THE RECORDS —
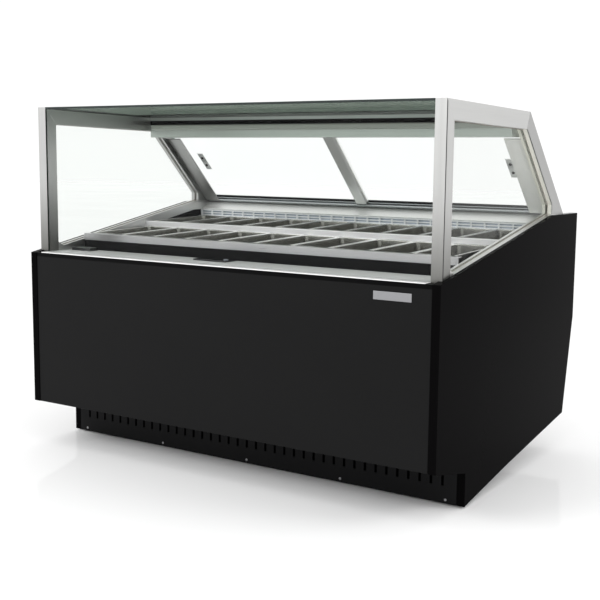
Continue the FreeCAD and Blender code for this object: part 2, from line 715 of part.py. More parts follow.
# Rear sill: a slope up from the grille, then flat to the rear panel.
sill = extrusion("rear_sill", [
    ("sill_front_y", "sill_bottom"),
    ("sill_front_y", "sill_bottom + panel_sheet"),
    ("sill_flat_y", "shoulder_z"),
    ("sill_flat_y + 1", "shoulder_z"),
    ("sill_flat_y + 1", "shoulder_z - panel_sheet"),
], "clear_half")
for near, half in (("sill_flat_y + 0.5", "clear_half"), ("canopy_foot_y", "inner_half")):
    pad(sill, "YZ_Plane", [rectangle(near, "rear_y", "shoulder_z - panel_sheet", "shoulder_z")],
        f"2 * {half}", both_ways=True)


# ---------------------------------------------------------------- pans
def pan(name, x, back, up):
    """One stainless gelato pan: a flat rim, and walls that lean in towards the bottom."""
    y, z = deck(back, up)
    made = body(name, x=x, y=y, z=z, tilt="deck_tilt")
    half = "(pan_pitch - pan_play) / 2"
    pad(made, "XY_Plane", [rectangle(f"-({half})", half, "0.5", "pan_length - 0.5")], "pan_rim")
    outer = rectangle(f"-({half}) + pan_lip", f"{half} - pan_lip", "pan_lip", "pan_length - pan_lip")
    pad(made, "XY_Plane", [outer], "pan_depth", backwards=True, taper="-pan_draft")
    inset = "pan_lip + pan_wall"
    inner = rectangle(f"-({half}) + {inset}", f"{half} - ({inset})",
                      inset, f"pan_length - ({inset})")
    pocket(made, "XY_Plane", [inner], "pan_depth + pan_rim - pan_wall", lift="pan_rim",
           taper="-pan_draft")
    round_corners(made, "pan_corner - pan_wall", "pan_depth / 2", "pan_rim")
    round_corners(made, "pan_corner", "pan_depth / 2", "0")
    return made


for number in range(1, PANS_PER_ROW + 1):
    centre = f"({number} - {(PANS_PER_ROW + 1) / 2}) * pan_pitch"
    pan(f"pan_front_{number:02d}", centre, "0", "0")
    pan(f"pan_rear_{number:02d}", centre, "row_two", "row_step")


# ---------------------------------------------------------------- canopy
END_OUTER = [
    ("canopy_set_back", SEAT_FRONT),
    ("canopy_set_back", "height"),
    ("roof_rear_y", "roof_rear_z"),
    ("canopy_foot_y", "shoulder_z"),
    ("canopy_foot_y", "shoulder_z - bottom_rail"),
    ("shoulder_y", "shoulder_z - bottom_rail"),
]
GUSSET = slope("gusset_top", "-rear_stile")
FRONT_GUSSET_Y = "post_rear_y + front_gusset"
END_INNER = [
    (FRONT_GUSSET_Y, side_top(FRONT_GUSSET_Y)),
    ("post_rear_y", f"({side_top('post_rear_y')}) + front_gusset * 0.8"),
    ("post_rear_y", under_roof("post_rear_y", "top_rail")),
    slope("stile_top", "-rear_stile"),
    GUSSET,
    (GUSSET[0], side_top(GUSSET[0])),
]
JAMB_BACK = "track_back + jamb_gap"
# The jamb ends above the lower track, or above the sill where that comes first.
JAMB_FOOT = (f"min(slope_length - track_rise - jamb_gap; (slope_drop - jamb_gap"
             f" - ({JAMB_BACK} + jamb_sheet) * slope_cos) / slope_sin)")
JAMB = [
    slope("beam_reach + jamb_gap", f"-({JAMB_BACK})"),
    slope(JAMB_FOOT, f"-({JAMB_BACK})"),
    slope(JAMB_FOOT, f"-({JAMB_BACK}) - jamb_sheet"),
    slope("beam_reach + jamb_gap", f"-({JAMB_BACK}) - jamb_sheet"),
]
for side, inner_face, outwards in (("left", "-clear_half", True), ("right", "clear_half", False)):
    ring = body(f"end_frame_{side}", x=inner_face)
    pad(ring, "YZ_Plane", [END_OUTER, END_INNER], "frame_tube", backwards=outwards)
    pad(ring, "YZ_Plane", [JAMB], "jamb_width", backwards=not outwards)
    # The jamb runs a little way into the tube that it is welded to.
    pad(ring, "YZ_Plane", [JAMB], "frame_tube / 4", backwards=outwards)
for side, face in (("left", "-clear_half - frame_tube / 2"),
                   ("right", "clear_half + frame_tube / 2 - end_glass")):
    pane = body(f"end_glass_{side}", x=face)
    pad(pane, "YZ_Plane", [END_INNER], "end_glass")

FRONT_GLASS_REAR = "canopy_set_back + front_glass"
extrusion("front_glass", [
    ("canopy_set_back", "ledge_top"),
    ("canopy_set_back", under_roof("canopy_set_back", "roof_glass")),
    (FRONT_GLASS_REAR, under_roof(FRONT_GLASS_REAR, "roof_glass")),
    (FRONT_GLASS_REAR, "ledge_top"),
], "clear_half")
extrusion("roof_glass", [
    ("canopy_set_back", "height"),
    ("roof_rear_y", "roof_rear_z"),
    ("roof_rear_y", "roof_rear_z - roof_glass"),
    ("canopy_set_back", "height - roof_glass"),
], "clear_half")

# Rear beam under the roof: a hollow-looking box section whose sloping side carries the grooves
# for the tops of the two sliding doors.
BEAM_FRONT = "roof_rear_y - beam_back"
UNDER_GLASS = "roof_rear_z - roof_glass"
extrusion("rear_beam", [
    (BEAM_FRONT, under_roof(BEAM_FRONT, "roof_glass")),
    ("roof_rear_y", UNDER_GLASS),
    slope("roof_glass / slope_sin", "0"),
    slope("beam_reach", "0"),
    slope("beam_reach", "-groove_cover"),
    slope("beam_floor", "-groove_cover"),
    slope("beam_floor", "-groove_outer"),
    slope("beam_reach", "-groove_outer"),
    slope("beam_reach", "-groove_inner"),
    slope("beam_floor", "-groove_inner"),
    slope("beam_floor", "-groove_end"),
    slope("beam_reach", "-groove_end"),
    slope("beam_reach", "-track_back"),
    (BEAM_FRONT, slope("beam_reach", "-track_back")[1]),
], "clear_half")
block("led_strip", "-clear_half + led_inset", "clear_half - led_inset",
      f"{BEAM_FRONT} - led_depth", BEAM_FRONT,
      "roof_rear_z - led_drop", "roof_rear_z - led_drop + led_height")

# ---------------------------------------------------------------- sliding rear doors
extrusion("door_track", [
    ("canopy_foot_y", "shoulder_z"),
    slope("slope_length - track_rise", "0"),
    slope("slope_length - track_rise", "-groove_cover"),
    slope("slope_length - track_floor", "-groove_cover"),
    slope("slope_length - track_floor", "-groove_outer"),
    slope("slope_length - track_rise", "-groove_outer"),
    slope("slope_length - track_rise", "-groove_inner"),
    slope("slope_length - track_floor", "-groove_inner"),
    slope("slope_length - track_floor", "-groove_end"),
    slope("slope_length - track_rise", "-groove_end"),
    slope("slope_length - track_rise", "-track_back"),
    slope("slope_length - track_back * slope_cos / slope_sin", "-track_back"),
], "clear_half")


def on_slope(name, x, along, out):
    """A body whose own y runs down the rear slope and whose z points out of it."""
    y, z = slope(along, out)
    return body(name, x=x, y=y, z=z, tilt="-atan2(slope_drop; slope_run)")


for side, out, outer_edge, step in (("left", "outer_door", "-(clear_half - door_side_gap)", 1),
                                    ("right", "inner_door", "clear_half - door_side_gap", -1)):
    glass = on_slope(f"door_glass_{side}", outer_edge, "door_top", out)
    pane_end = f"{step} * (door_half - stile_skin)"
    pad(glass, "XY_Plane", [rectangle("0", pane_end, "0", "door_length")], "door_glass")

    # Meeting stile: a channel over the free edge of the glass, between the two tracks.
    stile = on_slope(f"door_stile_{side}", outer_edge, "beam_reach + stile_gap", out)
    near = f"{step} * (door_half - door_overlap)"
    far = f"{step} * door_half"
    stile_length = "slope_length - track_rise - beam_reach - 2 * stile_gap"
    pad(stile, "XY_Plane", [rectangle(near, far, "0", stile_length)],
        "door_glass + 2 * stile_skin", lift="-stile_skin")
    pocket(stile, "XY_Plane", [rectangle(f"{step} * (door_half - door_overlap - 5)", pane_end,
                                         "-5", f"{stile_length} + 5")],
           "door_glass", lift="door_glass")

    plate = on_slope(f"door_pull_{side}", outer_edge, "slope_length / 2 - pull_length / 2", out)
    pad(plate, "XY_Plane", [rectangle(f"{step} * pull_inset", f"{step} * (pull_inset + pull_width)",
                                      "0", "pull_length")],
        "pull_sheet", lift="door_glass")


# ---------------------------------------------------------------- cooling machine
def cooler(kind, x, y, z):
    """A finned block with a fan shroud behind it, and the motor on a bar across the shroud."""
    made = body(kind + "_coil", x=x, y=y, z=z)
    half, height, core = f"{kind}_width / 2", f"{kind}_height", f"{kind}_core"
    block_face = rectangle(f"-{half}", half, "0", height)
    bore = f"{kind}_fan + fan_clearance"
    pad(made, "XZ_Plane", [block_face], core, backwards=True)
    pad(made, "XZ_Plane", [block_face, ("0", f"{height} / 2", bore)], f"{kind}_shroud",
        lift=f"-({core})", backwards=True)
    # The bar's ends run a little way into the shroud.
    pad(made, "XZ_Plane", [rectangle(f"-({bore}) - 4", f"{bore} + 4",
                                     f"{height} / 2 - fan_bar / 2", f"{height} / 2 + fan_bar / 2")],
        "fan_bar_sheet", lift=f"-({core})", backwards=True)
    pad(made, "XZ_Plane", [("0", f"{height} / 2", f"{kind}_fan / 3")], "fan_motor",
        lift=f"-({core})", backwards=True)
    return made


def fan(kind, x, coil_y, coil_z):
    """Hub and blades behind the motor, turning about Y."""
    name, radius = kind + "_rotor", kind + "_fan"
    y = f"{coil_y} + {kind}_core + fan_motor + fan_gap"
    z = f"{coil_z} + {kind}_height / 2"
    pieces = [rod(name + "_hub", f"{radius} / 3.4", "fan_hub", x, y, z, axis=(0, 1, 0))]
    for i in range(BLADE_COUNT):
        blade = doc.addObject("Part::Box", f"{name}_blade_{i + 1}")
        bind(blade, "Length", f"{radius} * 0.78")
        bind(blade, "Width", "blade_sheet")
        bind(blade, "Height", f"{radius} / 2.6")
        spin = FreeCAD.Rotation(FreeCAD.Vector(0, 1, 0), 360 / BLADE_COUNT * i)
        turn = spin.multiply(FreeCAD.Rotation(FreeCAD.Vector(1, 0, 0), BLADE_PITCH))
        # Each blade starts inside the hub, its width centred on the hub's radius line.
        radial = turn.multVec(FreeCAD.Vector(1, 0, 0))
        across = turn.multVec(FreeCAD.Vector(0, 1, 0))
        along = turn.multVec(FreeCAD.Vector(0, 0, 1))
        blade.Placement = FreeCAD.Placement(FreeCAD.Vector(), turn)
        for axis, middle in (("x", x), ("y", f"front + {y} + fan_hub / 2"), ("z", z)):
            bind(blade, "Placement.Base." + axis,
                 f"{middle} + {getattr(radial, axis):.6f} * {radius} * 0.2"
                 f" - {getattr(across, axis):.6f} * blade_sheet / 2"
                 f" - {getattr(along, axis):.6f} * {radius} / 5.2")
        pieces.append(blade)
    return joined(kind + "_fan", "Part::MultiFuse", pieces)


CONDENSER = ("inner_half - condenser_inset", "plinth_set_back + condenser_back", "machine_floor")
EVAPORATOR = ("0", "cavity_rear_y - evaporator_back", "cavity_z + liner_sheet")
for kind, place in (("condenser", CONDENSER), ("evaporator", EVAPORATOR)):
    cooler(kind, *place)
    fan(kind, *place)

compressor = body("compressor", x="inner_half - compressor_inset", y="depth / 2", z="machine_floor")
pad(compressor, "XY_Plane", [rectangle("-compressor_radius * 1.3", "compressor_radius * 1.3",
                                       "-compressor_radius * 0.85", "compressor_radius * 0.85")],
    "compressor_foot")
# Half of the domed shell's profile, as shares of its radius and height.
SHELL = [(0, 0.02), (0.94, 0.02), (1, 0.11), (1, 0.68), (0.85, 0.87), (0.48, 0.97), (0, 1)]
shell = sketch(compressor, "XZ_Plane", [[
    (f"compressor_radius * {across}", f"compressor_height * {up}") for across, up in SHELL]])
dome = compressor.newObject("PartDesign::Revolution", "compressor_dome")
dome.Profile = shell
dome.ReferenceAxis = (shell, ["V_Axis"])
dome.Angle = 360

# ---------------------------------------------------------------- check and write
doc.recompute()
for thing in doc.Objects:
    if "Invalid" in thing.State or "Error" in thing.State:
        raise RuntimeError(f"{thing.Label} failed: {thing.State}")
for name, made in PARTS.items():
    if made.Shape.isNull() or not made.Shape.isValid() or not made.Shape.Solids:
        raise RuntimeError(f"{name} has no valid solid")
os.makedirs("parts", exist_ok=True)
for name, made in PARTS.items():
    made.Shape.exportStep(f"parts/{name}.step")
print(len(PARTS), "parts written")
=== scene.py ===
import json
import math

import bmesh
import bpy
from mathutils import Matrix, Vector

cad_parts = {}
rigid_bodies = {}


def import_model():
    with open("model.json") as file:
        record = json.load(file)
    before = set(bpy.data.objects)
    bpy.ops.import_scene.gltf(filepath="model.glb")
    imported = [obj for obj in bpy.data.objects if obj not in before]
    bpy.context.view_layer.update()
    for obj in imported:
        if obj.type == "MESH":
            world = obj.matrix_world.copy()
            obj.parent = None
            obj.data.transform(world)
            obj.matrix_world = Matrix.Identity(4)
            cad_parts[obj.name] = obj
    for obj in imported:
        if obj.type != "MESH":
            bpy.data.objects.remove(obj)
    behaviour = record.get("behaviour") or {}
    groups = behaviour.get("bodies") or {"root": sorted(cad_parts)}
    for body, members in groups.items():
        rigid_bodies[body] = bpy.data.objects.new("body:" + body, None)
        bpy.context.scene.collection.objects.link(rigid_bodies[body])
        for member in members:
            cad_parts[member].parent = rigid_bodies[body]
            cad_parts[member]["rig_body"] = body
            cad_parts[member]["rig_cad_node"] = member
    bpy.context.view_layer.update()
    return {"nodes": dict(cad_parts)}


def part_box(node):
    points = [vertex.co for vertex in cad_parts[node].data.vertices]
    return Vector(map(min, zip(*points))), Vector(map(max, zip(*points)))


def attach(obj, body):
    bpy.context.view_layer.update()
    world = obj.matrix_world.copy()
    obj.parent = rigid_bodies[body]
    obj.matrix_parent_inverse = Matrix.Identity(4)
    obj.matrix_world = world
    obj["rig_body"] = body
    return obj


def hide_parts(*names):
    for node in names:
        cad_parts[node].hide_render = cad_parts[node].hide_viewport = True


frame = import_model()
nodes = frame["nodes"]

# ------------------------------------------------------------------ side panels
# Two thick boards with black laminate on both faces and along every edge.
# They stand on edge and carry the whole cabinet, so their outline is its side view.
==
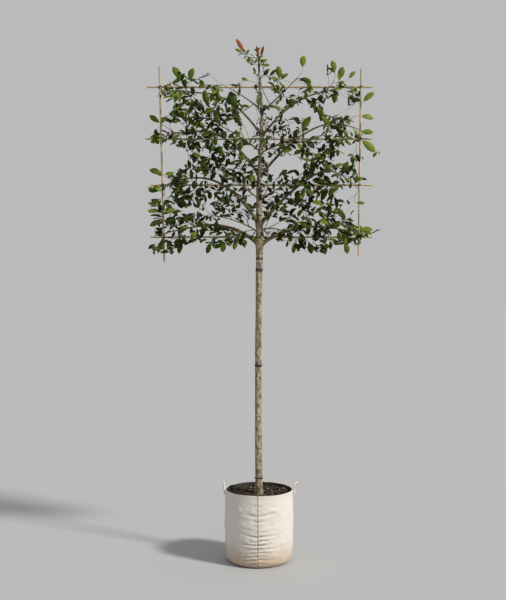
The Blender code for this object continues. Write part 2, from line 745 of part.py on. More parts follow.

INSTRUCTIONS FOR THE TASK —
Repeat exactly, and only, the lines from the one containing "check and write" through the one containing "cad_parts[obj.name] = obj", both included.

THE ANSWER —
# ---------------------------------------------------------------- check and write
doc.recompute()
for thing in doc.Objects:
    if "Invalid" in thing.State or "Error" in thing.State:
        raise RuntimeError(f"{thing.Label} failed: {thing.State}")
for name, made in PARTS.items():
    if made.Shape.isNull() or not made.Shape.isValid() or not made.Shape.Solids:
        raise RuntimeError(f"{name} has no valid solid")
os.makedirs("parts", exist_ok=True)
for name, made in PARTS.items():
    made.Shape.exportStep(f"parts/{name}.step")
print(len(PARTS), "parts written")
=== scene.py ===
import json
import math

import bmesh
import bpy
from mathutils import Matrix, Vector

cad_parts = {}
rigid_bodies = {}


def import_model():
    with open("model.json") as file:
        record = json.load(file)
    before = set(bpy.data.objects)
    bpy.ops.import_scene.gltf(filepath="model.glb")
    imported = [obj for obj in bpy.data.objects if obj not in before]
    bpy.context.view_layer.update()
    for obj in imported:
        if obj.type == "MESH":
            world = obj.matrix_world.copy()
            obj.parent = None
            obj.data.transform(world)
            obj.matrix_world = Matrix.Identity(4)
            cad_parts[obj.name] = obj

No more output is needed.